Often I am a watcher of life and not experiencing life, making it easier for me to conform to other people’s ideas. Right now, I like to illustrate my journey as two roads, and I am sitting on a bench. I love this illustration when describing my life and my journey. I write a lot about hope and working to change as a person. I have realized that I have been writing and living from the perspective of sitting on the bench and comparing and contrasting the difference. I know that if I go down the familiarity path, I can expect to not be heard. I can expect other people to decide who I am. I can expect not to reach my goals. I will most likely never be myself fully.

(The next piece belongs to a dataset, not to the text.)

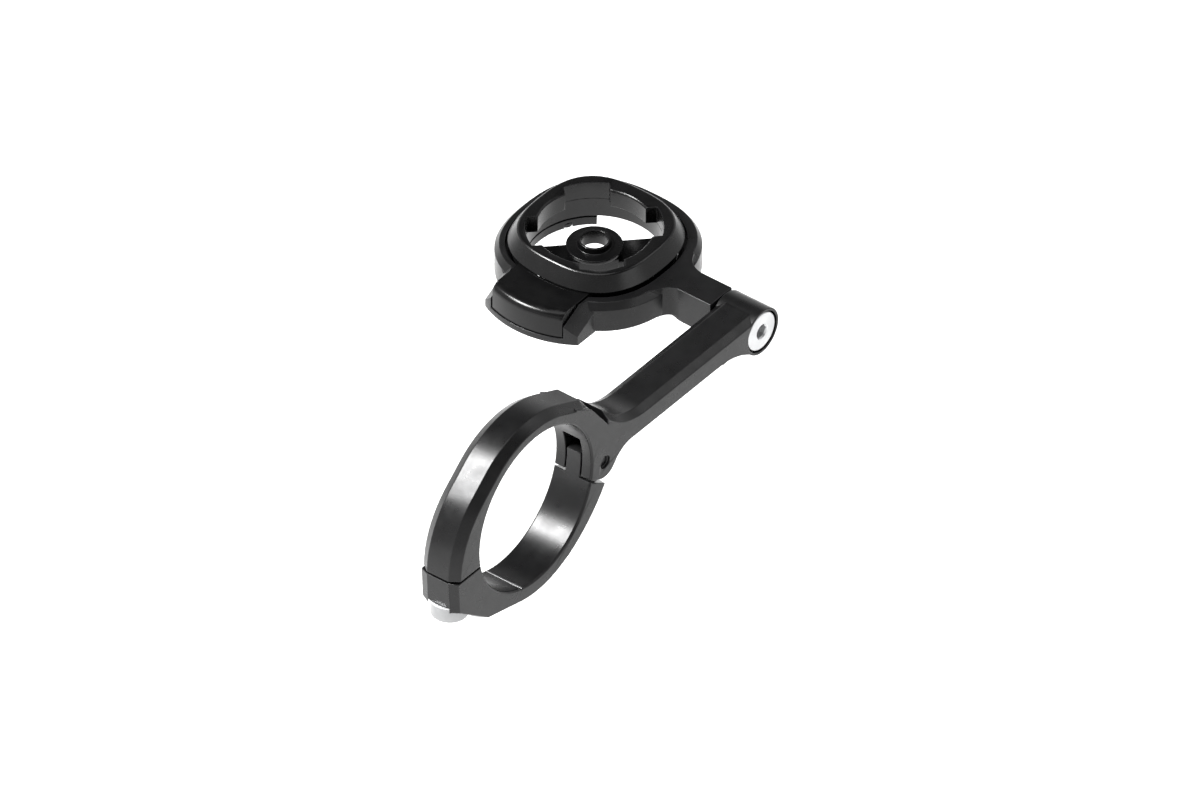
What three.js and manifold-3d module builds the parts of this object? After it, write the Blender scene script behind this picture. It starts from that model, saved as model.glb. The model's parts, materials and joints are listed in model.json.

On the other side, the path of different. I know only the small part of what I can see down the path before it rounds out and can no longer see down. Even though I do not know what to expect that path to hold, I can imagine that it has everything I ever want down it. The reason I say that is because I have already been down the path that I have been on for 15+ years. When I was crying and hoping to die from the abuse I faced, I knew the better things that I wanted. I wanted then and still want a relationship with people. I want more time to be myself. I want more time not being a people pleaser. I am grateful for the old path allowing a break before remaining on the path because I do not have to go down the same horrors I went through before.
On my journey, I decided that I am ready to get up off the bench and continue the journey to new even though I will experience the good, the bad, and ugly experiences of life. Still, I will have more of the awareness to stop and make adjustments. When I say adjustments, I mean stopping to take care of myself and expressing to people I trust when something is not right instead of powering through it. This is my journey update.